Il s'agit purement et simplement de supprimer les crédits du Haut Conseil de la coopération internationale, dont la commission des finances ignore toujours l'utilité.
Le point d'accord que nous avons avec l'interpellation un peu provocatrice...
...radicale, effectivement, sur la suppression du HCCI, est que nous devons nous demander régulièrement, au-delà même de la RGPP, comment améliorer le fonctionnement de ce Haut Conseil.
En revanche, le faire disparaître sans autre forme de procès en supprimant son budget, pose un certain nombre de questions.
Il a d'ailleurs été dirigé jusque très récemment par l'un des sages du Sénat que nous avons tous beaucoup apprécié, le regretté Jacques Pelletier.
Pour avoir souvent été en relation avec Ce Haut Conseil, je peux témoigner des services qu'il a rendus et, disons-le, de l'utilisation insuffisante que nous avons pu faire de ses avis.
Il doit certainement évoluer, tenir compte d'un certain nombre de critiques, mais la méthode que vous proposez n'est pas forcément la meilleure.
Il faudrait engager une concertation avec tous les partenaires : les ONG, le secteur privé, les entreprises, les élus.
L'adoption d'un amendement de suppression de crédits ne me semble pas être le meilleur moyen de faire progresser cette instance.

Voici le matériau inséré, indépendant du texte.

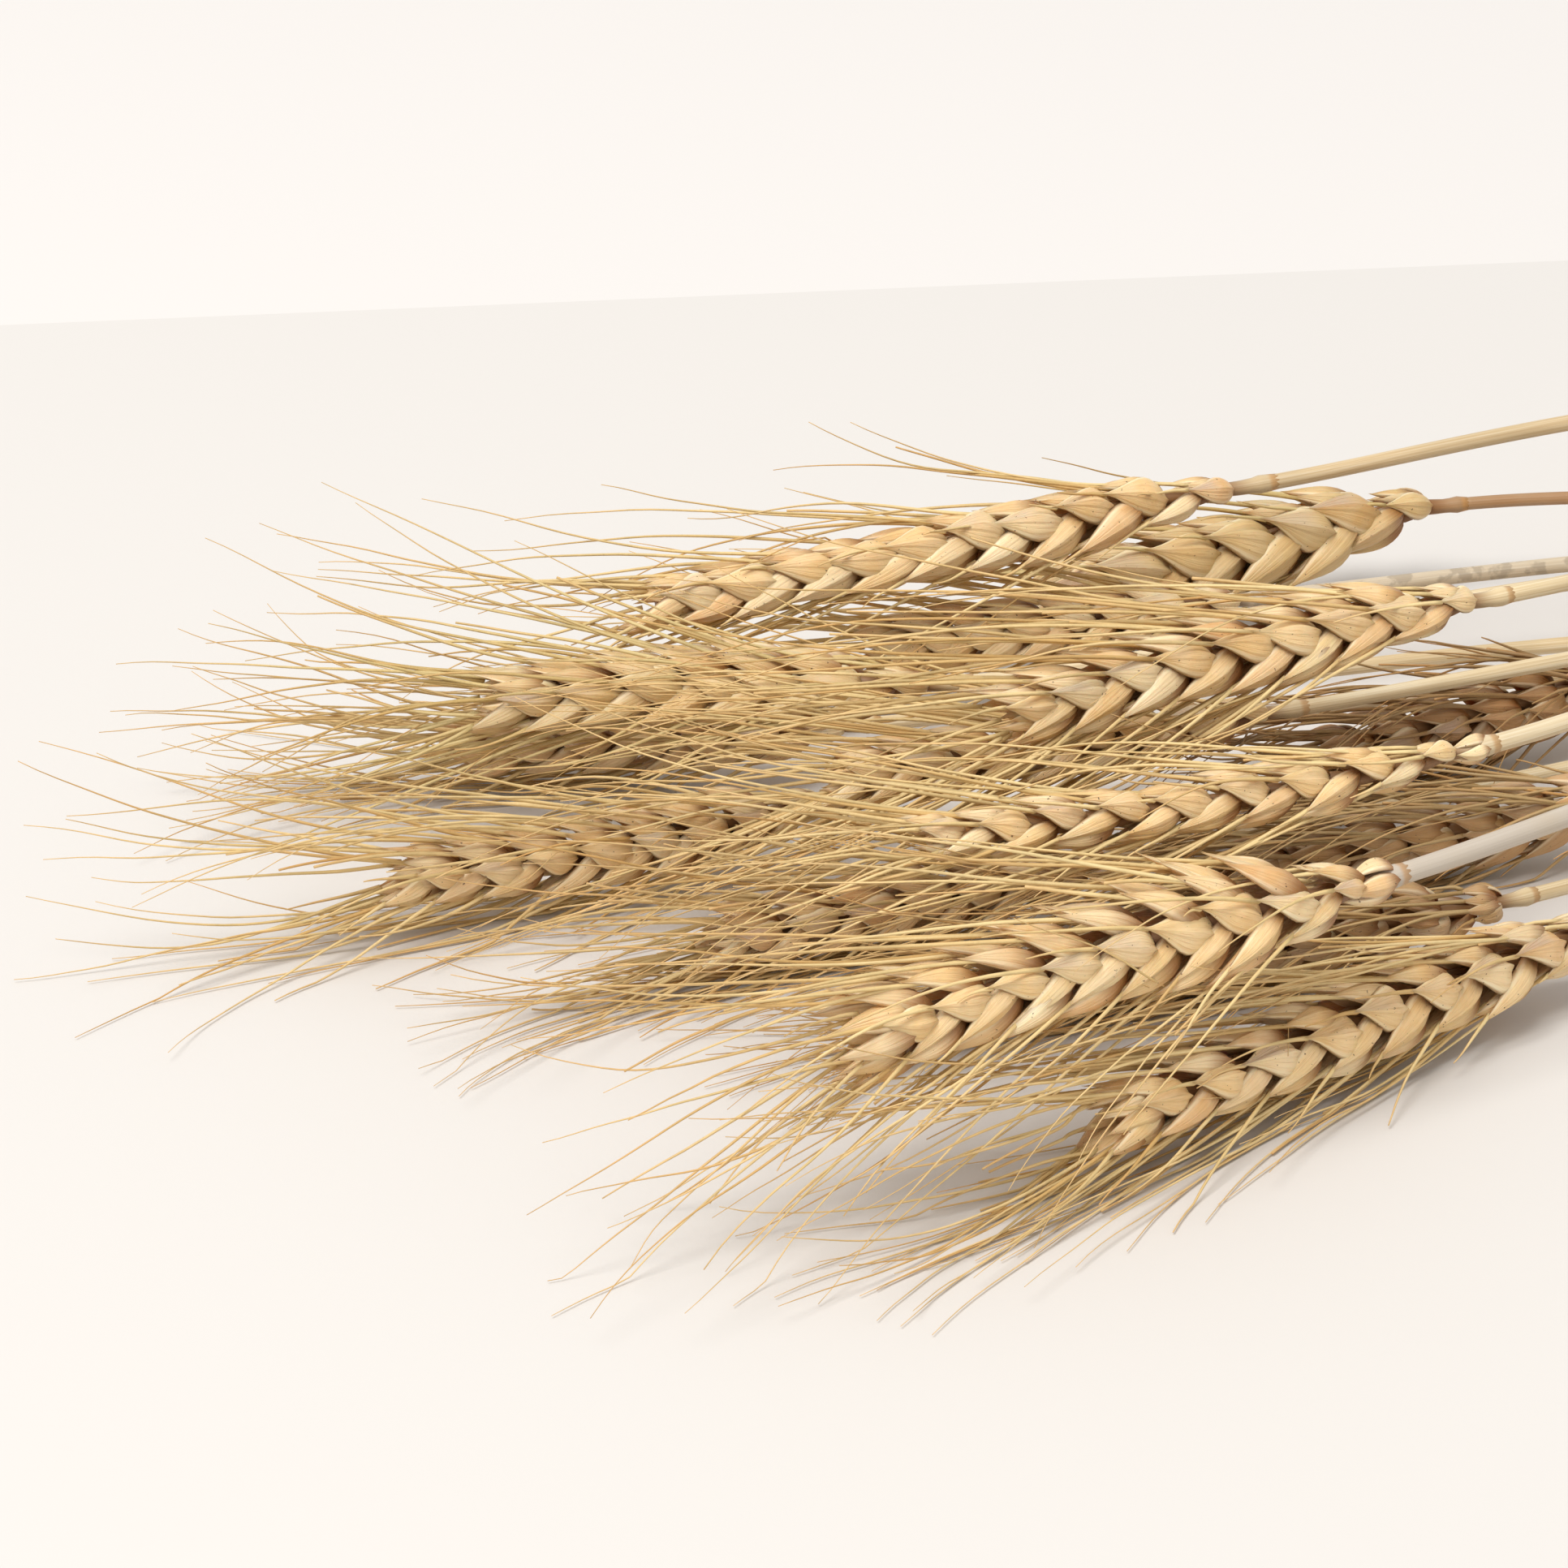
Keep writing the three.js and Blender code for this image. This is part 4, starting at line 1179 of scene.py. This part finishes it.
def row_point(point):
    """A point of the design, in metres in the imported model's frame."""
    return Vector(np.array(point) * MM + SHIFT)


def facing(way):
    """The turn of a lamp or camera that looks along way."""
    return way.to_track_quat("-Z", "Y").to_euler()


def stage_sheet(name, corners, code):
    graph = Graph("pale_" + name)
    graph.set(Base_Color=colour(code), Roughness=FLOOR_ROUGHNESS)
    mesh = bpy.data.meshes.new(name)
    mesh.from_pydata([row_point(corner) for corner in corners], [], [(0, 1, 2, 3)])
    mesh.materials.append(graph.material)
    sheet = new_object(name, mesh)


def stage():
    """Two level sheets that meet at the end of the floor, both facing up."""
    left, right = np.array(FLOOR_END)
    way = unit(right - left) * SHEET_REACH
    across = np.array([way[1], -way[0]])
    for name, side, code in (("floor", 1, FLOOR_COLOUR), ("far_floor", -1, FAR_COLOUR)):
        corners = [left - way, left - way + across * side, left + way + across * side, left + way]
        stage_sheet(name, [(*corner, 0) for corner in corners[::side]], code)


def light():
    world = bpy.data.worlds.new("soft_light")
    world.use_nodes = True
    background = world.node_tree.nodes["Background"]
    background.inputs["Color"].default_value = (1, 1, 1, 1)
    background.inputs["Strength"].default_value = WORLD_STRENGTH
    bpy.context.scene.world = world
    data = bpy.data.lights.new("window", "AREA")
    data.shape = "DISK"
    data.size = WINDOW_SIZE
    data.energy = WINDOW_POWER
    lamp = new_object("window", data)
    lamp.location = row_point(WINDOW_AT)
    lamp.rotation_euler = facing(row_point(TARGET) - lamp.location)
    bpy.context.scene.view_settings.view_transform = "Standard"


def camera():
    data = bpy.data.cameras.new("photo_camera")
    data.sensor_width = SENSOR
    data.lens = SENSOR * DISTANCE / VIEW_WIDTH
    data.clip_end = CLIP_END
    made = new_object("photo_camera", data)
    turn, rise = AZIMUTH * DEGREE, ELEVATION * DEGREE
    back = Vector((math.sin(turn) * math.cos(rise), -math.cos(turn) * math.cos(rise), math.sin(rise)))
    made.location = row_point(TARGET) + back * DISTANCE * MM
    made.rotation_euler = facing(-back)
    bpy.context.scene.camera = made


bundle()
stage()
light()
camera()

Je peux entendre un certain nombre de critiques, mais je ne suis pas favorable à cet amendement.
Jacques Pelletier présidait cet organisme depuis cinq ans, jusqu'au 3 septembre dernier, lorsqu'il a eu la fâcheuse idée de nous quitter. S'il était vivant, je ne suis pas certain que la commission des finances aurait fait cette proposition.
La manière de présenter le dossier me gêne beaucoup. Vous parlez, monsieur le rapporteur spécial, de 620 000 euros de crédits, alors que les frais de fonctionnement du HCCI représentent 61 000 euros ; le reste concerne des actions conduites en application de ses missions.

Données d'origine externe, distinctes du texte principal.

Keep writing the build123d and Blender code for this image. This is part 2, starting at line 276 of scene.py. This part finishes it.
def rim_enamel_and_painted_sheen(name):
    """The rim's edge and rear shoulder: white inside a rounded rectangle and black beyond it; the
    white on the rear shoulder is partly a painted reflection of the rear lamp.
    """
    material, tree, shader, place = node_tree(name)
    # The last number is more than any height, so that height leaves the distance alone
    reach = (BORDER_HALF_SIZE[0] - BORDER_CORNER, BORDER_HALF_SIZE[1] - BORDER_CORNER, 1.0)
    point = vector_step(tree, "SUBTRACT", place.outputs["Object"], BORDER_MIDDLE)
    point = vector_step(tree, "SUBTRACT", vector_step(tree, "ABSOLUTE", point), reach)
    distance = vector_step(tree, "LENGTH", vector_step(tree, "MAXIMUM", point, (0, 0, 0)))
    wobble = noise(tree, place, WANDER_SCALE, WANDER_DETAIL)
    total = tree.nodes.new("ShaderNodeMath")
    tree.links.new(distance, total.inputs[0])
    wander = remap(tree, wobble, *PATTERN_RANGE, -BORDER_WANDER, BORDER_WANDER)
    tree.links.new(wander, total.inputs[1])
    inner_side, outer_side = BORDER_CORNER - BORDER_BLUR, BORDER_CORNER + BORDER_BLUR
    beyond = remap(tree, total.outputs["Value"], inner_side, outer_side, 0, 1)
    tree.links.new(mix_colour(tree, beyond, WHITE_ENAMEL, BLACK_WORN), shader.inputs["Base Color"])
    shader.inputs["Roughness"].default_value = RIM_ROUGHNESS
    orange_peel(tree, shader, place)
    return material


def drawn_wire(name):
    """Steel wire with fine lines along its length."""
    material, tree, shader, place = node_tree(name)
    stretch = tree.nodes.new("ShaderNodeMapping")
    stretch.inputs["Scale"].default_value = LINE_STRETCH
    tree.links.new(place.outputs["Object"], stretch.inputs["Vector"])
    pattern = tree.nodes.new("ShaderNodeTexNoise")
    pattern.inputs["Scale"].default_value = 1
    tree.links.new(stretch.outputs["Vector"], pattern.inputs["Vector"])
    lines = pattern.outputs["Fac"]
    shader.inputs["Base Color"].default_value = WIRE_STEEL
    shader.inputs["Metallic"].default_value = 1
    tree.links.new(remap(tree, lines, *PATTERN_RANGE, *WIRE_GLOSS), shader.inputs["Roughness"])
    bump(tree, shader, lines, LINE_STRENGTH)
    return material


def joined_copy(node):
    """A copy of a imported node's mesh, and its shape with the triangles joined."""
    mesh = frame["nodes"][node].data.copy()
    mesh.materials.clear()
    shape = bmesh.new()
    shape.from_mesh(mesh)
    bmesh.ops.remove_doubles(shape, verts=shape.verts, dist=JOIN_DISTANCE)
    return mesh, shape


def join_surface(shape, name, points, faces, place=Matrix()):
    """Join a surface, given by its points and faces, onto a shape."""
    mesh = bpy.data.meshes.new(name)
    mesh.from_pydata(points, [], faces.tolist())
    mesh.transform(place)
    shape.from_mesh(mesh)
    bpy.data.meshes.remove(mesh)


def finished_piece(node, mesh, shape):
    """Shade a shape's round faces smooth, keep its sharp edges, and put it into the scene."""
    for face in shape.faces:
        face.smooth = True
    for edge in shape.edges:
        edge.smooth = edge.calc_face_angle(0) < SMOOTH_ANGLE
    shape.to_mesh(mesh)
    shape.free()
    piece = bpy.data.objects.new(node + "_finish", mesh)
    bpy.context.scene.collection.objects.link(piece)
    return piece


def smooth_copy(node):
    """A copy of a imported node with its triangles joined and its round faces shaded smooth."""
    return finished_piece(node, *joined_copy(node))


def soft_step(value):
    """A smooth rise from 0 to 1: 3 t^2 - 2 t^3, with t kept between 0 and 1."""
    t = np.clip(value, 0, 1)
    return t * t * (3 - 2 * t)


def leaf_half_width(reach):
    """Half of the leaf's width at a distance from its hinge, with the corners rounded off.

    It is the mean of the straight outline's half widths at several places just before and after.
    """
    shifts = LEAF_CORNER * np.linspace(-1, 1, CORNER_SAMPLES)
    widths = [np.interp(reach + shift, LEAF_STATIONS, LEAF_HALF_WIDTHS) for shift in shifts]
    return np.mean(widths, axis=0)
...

Mais non, très peu de voyages ; je peux en témoigner ! C'est trop facile !
En la matière, il faut bien voyager !
C'est surtout un organisme de concertation, qui est le seul à réunir tous les acteurs concernés par l'action internationale.
On fait la comparaison avec les ONG, mais on a oublié, dans l'exposé des motifs, la Commission nationale de la coopération décentralisée, qui est le lieu de dialogue entre le ministre et les collectivités locales. Où se déroule le dialogue avec les syndicats, les entreprises, les universitaires, en matière internationale ? Au HCCI ! Tous ses membres sont nommés pour trois ans par décret, décret qui vient à échéance en mars 2009. Comment leur expliquerez-vous l'interruption de leurs mandats à mi-parcours ?
J'y insiste, le HCCI n'est pas un organisme de recherche. Il a produit, c'est vrai, 10 contributions, 42 avis, 23 rapports, dont le dernier a fait l'objet d'un travail très approfondi sur les accords de partenariat économique entre les pays ACP et l'Europe. Il n'était pas anormal que, sur ce thème-là., on réunisse le patronat, les syndicats, les universitaires et, bien entendu, les collectivités locales.
Dans sa fonction de lieu d'échanges et de concertation, le HCCI n'est pas contournable. Supprimez-le, vous devrez réinventer autre chose dans quelques mois !
Je ne vous demande pas seulement de penser à Jacques Pelletier : c'est le seul lieu qui permet à l'ensemble de la société civile de dialoguer avec l'État sur les questions internationales. Faut-il rappeler l'irruption de la société civile à l'international et la nécessité de dialoguer avec elle ?
Parlons-en quand vous voulez ! Parlons aussi de la façon dont on échauffe l'opinion publique à propos du Darfour !
Je tiens à soutenir Charles Josselin ; sa modestie l'a empêché de rappeler qu'il assume la présidence du HCCI depuis la disparition de Jacques Pelletier. C'est un travail qu'il accomplit sans doute par fidélité à la mémoire de ce dernier, mais surtout en raison de son engagement de longue date en matière de politique internationale.
Il s'agit d'une initiative incompréhensible ! Nous savons tous que le Gouvernement lancera, dans les mois à venir, un grand chantier sur la révision et l'actualisation de l'organisation de nos administrations, en particulier s'agissant de la politique étrangère. Quel est donc le sens d'un acte comme celui-ci à quelques mois de cette réorganisation ?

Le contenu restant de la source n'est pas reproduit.